Entries supplied >>
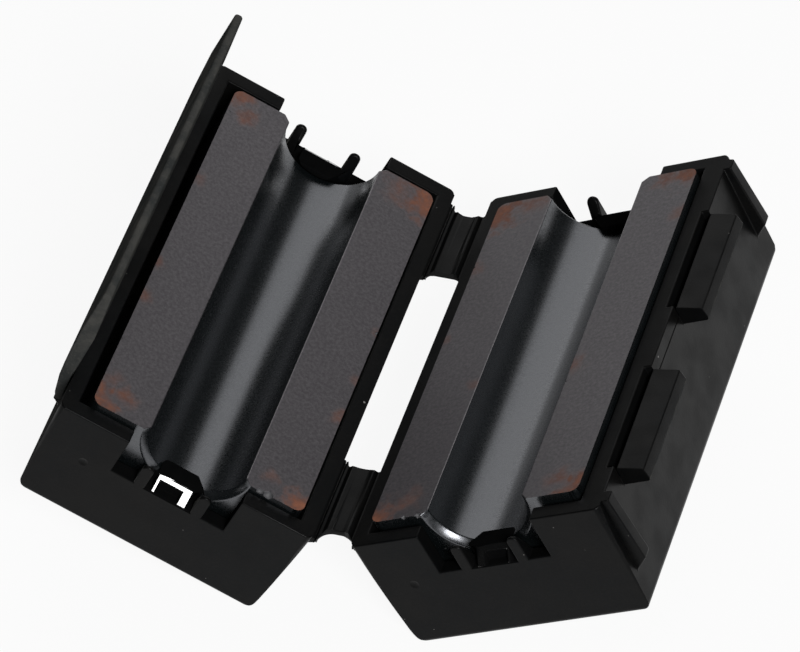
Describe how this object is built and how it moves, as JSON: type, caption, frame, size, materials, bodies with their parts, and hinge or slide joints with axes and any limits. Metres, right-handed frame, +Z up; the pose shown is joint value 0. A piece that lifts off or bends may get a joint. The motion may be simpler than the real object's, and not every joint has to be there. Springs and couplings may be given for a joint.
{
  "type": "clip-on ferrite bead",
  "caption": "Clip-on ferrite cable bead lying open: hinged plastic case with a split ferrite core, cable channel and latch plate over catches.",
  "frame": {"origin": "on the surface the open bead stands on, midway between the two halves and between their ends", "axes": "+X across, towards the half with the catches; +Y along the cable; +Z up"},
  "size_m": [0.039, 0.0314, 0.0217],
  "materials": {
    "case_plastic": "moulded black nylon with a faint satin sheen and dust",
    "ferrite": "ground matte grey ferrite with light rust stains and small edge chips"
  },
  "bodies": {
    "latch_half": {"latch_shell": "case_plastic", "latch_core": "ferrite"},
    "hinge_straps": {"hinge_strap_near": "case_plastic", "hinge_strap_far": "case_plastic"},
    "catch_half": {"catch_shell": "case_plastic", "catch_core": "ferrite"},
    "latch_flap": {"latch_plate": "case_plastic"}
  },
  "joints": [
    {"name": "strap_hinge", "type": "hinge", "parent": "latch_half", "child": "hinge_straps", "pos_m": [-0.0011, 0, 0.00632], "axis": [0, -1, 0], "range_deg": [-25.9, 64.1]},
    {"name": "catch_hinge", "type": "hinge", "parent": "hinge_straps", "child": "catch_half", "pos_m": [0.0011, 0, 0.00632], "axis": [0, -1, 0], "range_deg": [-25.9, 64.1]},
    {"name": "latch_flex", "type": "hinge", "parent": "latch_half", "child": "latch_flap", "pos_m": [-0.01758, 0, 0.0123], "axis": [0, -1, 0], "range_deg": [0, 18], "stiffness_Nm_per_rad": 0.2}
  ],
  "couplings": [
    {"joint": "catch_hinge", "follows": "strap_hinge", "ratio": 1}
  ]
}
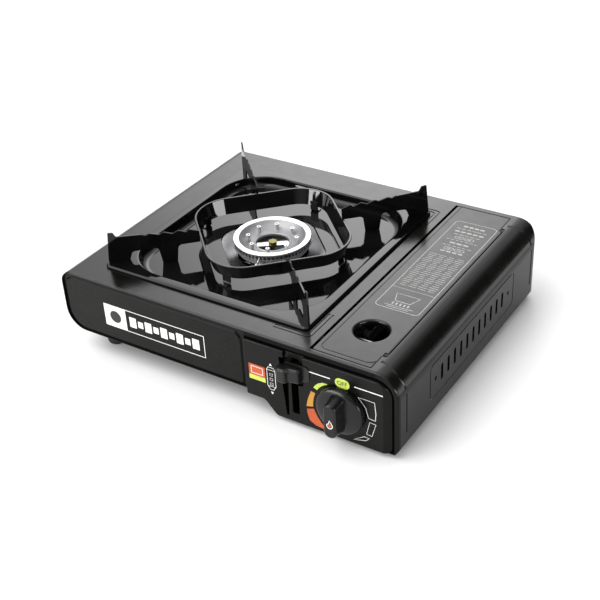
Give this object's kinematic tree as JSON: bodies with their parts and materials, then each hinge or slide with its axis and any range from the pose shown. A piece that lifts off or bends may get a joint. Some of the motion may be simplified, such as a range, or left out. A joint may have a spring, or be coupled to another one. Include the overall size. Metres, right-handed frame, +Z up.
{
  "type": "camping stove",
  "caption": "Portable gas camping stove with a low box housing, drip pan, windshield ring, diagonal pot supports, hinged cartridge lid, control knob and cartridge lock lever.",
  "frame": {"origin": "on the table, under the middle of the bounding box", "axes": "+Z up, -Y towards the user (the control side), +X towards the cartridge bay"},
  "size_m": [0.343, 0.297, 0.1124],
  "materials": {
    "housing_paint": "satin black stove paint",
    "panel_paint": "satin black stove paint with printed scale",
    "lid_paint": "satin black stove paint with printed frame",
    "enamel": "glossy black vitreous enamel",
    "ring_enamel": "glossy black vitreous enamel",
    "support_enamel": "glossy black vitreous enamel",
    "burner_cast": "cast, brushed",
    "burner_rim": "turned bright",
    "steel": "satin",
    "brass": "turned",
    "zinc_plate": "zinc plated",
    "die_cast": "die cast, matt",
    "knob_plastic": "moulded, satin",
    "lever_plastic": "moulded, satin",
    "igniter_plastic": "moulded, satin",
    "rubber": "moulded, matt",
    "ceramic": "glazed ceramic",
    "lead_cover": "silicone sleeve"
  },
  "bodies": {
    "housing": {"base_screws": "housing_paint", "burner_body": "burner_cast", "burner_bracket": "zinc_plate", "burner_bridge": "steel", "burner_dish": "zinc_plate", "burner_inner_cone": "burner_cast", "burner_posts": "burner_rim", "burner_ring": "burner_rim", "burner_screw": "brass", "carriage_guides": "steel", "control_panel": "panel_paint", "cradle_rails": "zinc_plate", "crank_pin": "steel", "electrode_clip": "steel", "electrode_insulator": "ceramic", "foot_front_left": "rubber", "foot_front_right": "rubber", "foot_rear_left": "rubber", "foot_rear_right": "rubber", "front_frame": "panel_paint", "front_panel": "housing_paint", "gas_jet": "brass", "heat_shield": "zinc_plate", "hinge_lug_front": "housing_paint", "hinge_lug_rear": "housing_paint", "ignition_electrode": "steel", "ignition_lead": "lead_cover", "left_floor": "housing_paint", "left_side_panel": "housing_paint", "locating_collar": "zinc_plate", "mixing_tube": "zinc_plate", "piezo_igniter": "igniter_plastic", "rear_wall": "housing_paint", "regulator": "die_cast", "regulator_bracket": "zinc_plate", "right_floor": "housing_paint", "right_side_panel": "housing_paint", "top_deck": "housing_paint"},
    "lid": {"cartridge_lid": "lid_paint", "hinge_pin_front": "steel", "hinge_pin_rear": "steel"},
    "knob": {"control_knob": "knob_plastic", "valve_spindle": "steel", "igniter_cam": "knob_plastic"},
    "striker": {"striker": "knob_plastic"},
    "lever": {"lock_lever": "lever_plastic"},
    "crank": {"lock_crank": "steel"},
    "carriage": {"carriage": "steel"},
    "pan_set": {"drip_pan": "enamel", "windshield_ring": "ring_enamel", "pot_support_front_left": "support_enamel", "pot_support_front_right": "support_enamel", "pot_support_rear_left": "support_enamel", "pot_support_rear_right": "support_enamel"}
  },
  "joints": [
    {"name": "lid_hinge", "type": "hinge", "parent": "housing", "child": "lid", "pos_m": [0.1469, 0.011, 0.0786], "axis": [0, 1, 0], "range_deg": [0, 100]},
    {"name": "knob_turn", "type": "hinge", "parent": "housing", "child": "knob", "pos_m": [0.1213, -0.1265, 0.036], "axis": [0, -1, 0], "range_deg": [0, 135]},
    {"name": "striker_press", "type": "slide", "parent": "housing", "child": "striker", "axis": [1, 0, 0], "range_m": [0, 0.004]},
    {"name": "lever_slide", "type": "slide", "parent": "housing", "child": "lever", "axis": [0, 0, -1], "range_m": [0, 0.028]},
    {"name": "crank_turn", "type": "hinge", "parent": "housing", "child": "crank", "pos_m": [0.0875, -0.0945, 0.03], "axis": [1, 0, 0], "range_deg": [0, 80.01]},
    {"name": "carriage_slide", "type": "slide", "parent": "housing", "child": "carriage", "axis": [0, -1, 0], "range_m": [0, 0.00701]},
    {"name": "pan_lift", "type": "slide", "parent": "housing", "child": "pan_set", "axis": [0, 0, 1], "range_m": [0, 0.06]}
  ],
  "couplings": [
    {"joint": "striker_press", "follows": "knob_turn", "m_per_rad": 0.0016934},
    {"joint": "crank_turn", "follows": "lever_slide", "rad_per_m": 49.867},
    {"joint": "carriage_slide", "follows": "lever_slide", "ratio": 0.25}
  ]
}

Task details >> Each entry above is to be printed again exactly.

Result of this task >>
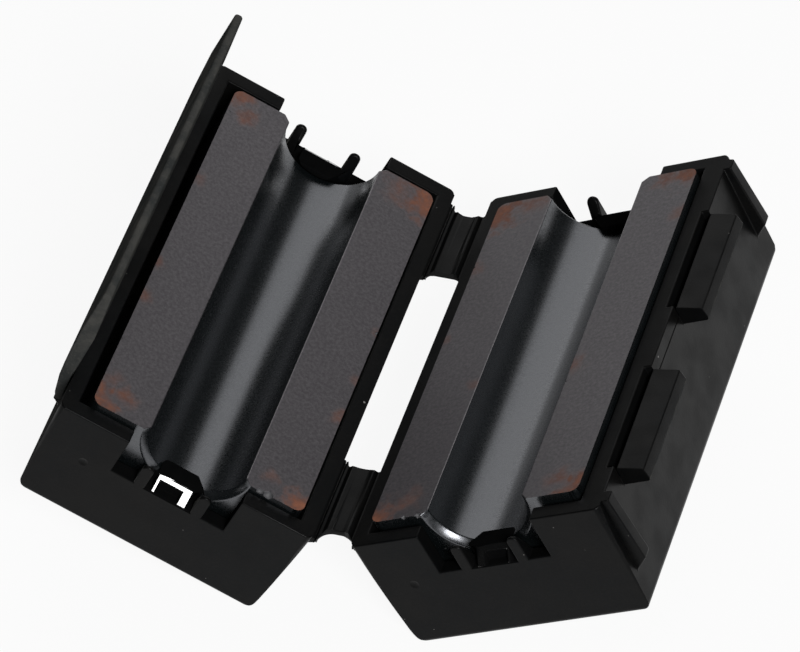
Describe how this object is built and how it moves, as JSON: type, caption, frame, size, materials, bodies with their parts, and hinge or slide joints with axes and any limits. Metres, right-handed frame, +Z up; the pose shown is joint value 0. A piece that lifts off or bends may get a joint. The motion may be simpler than the real object's, and not every joint has to be there. Springs and couplings may be given for a joint.
{
  "type": "clip-on ferrite bead",
  "caption": "Clip-on ferrite cable bead lying open: hinged plastic case with a split ferrite core, cable channel and latch plate over catches.",
  "frame": {"origin": "on the surface the open bead stands on, midway between the two halves and between their ends", "axes": "+X across, towards the half with the catches; +Y along the cable; +Z up"},
  "size_m": [0.039, 0.0314, 0.0217],
  "materials": {
    "case_plastic": "moulded black nylon with a faint satin sheen and dust",
    "ferrite": "ground matte grey ferrite with light rust stains and small edge chips"
  },
  "bodies": {
    "latch_half": {"latch_shell": "case_plastic", "latch_core": "ferrite"},
    "hinge_straps": {"hinge_strap_near": "case_plastic", "hinge_strap_far": "case_plastic"},
    "catch_half": {"catch_shell": "case_plastic", "catch_core": "ferrite"},
    "latch_flap": {"latch_plate": "case_plastic"}
  },
  "joints": [
    {"name": "strap_hinge", "type": "hinge", "parent": "latch_half", "child": "hinge_straps", "pos_m": [-0.0011, 0, 0.00632], "axis": [0, -1, 0], "range_deg": [-25.9, 64.1]},
    {"name": "catch_hinge", "type": "hinge", "parent": "hinge_straps", "child": "catch_half", "pos_m": [0.0011, 0, 0.00632], "axis": [0, -1, 0], "range_deg": [-25.9, 64.1]},
    {"name": "latch_flex", "type": "hinge", "parent": "latch_half", "child": "latch_flap", "pos_m": [-0.01758, 0, 0.0123], "axis": [0, -1, 0], "range_deg": [0, 18], "stiffness_Nm_per_rad": 0.2}
  ],
  "couplings": [
    {"joint": "catch_hinge", "follows": "strap_hinge", "ratio": 1}
  ]
}
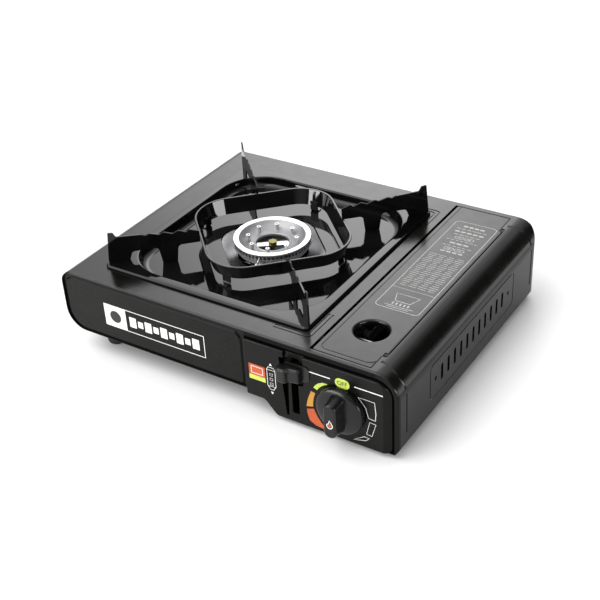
Give this object's kinematic tree as JSON: bodies with their parts and materials, then each hinge or slide with its axis and any range from the pose shown. A piece that lifts off or bends may get a joint. Some of the motion may be simplified, such as a range, or left out. A joint may have a spring, or be coupled to another one. Include the overall size. Metres, right-handed frame, +Z up.
{
  "type": "camping stove",
  "caption": "Portable gas camping stove with a low box housing, drip pan, windshield ring, diagonal pot supports, hinged cartridge lid, control knob and cartridge lock lever.",
  "frame": {"origin": "on the table, under the middle of the bounding box", "axes": "+Z up, -Y towards the user (the control side), +X towards the cartridge bay"},
  "size_m": [0.343, 0.297, 0.1124],
  "materials": {
    "housing_paint": "satin black stove paint",
    "panel_paint": "satin black stove paint with printed scale",
    "lid_paint": "satin black stove paint with printed frame",
    "enamel": "glossy black vitreous enamel",
    "ring_enamel": "glossy black vitreous enamel",
    "support_enamel": "glossy black vitreous enamel",
    "burner_cast": "cast, brushed",
    "burner_rim": "turned bright",
    "steel": "satin",
    "brass": "turned",
    "zinc_plate": "zinc plated",
    "die_cast": "die cast, matt",
    "knob_plastic": "moulded, satin",
    "lever_plastic": "moulded, satin",
    "igniter_plastic": "moulded, satin",
    "rubber": "moulded, matt",
    "ceramic": "glazed ceramic",
    "lead_cover": "silicone sleeve"
  },
  "bodies": {
    "housing": {"base_screws": "housing_paint", "burner_body": "burner_cast", "burner_bracket": "zinc_plate", "burner_bridge": "steel", "burner_dish": "zinc_plate", "burner_inner_cone": "burner_cast", "burner_posts": "burner_rim", "burner_ring": "burner_rim", "burner_screw": "brass", "carriage_guides": "steel", "control_panel": "panel_paint", "cradle_rails": "zinc_plate", "crank_pin": "steel", "electrode_clip": "steel", "electrode_insulator": "ceramic", "foot_front_left": "rubber", "foot_front_right": "rubber", "foot_rear_left": "rubber", "foot_rear_right": "rubber", "front_frame": "panel_paint", "front_panel": "housing_paint", "gas_jet": "brass", "heat_shield": "zinc_plate", "hinge_lug_front": "housing_paint", "hinge_lug_rear": "housing_paint", "ignition_electrode": "steel", "ignition_lead": "lead_cover", "left_floor": "housing_paint", "left_side_panel": "housing_paint", "locating_collar": "zinc_plate", "mixing_tube": "zinc_plate", "piezo_igniter": "igniter_plastic", "rear_wall": "housing_paint", "regulator": "die_cast", "regulator_bracket": "zinc_plate", "right_floor": "housing_paint", "right_side_panel": "housing_paint", "top_deck": "housing_paint"},
    "lid": {"cartridge_lid": "lid_paint", "hinge_pin_front": "steel", "hinge_pin_rear": "steel"},
    "knob": {"control_knob": "knob_plastic", "valve_spindle": "steel", "igniter_cam": "knob_plastic"},
    "striker": {"striker": "knob_plastic"},
    "lever": {"lock_lever": "lever_plastic"},
    "crank": {"lock_crank": "steel"},
    "carriage": {"carriage": "steel"},
    "pan_set": {"drip_pan": "enamel", "windshield_ring": "ring_enamel", "pot_support_front_left": "support_enamel", "pot_support_front_right": "support_enamel", "pot_support_rear_left": "support_enamel", "pot_support_rear_right": "support_enamel"}
  },
  "joints": [
    {"name": "lid_hinge", "type": "hinge", "parent": "housing", "child": "lid", "pos_m": [0.1469, 0.011, 0.0786], "axis": [0, 1, 0], "range_deg": [0, 100]},
    {"name": "knob_turn", "type": "hinge", "parent": "housing", "child": "knob", "pos_m": [0.1213, -0.1265, 0.036], "axis": [0, -1, 0], "range_deg": [0, 135]},
    {"name": "striker_press", "type": "slide", "parent": "housing", "child": "striker", "axis": [1, 0, 0], "range_m": [0, 0.004]},
    {"name": "lever_slide", "type": "slide", "parent": "housing", "child": "lever", "axis": [0, 0, -1], "range_m": [0, 0.028]},
    {"name": "crank_turn", "type": "hinge", "parent": "housing", "child": "crank", "pos_m": [0.0875, -0.0945, 0.03], "axis": [1, 0, 0], "range_deg": [0, 80.01]},
    {"name": "carriage_slide", "type": "slide", "parent": "housing", "child": "carriage", "axis": [0, -1, 0], "range_m": [0, 0.00701]},
    {"name": "pan_lift", "type": "slide", "parent": "housing", "child": "pan_set", "axis": [0, 0, 1], "range_m": [0, 0.06]}
  ],
  "couplings": [
    {"joint": "striker_press", "follows": "knob_turn", "m_per_rad": 0.0016934},
    {"joint": "crank_turn", "follows": "lever_slide", "rad_per_m": 49.867},
    {"joint": "carriage_slide", "follows": "lever_slide", "ratio": 0.25}
  ]
}